The first limitation concerns the very enunciation of a world outside the subject. Formulations that purport to declare the world as existing “outside” the subject are themselves produced in a language that, by its nature, belongs to the subject. This fact generates an epistemological dilemma. The assertion of a “world-without-us” simultaneously appeals to and is constructed through subjective methodological procedures.
Thacker presents the “world-without-us” as a way of revealing the limits of subjectual understanding and as a “mode of the world’s existence.” In addition to this mode he distinguishes: the “world-for-us” — the ordinary, humanly intelligible world — and the “world-in-itself,” a paradoxical notion that, the moment we think about it and attempt to affect it, ceases to be a world-in-itself and becomes a world-for-us. Thacker’s formalization is productive for diagnostic tasks and for posing questions about the place of human thought within a broader picture of being. The empirical applicability of his position is limited by the absence of criteria congenial to scientific methods of inquiry. Claims about the impersonality of the world remain within rhetoric unless accompanied by the development of distinguishing criteria and procedures for testing ultimate hypotheses.
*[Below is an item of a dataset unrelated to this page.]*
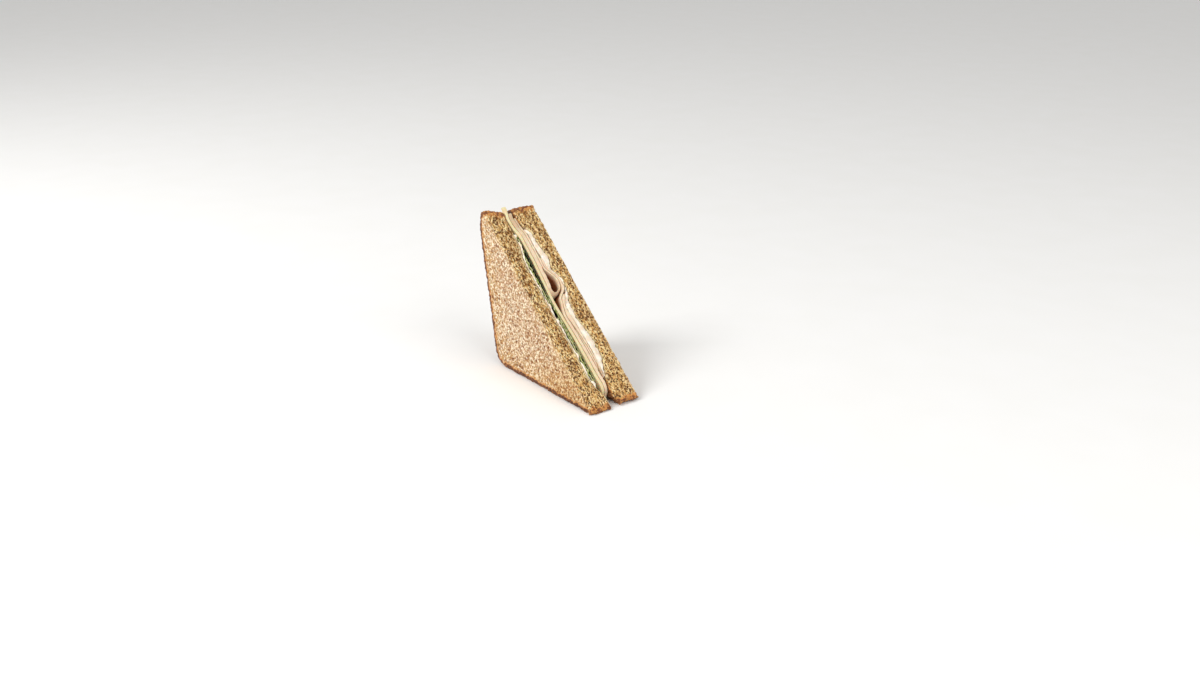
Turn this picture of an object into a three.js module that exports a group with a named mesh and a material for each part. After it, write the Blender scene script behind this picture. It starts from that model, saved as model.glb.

Brassier, for his part, argues for aligning philosophical language with the results of the natural sciences, and in this domain his approach achieves a high degree of productivity. Conceptual consistency leads to the recognition of the large-scale impersonality of cosmic processes. The force of his argument lies in liberating philosophy from aprioristic assumptions about the teleology of the world. To build a more complete theory, however, interdisciplinary connections are required — to information theory, to the thermodynamics of information recording and erasure, and to studies of self-regulation in nonlinear systems — further development of which I did not find in Brassier’s writings. Thacker emphasizes aesthetic, literary, and generic devices (horror, demonic metaphor, cultural texts) in order to put the question of the “world-without-us,” yet he also does not derive firm conclusions about the existence of a “world-without-us” without resort to metaphysical means.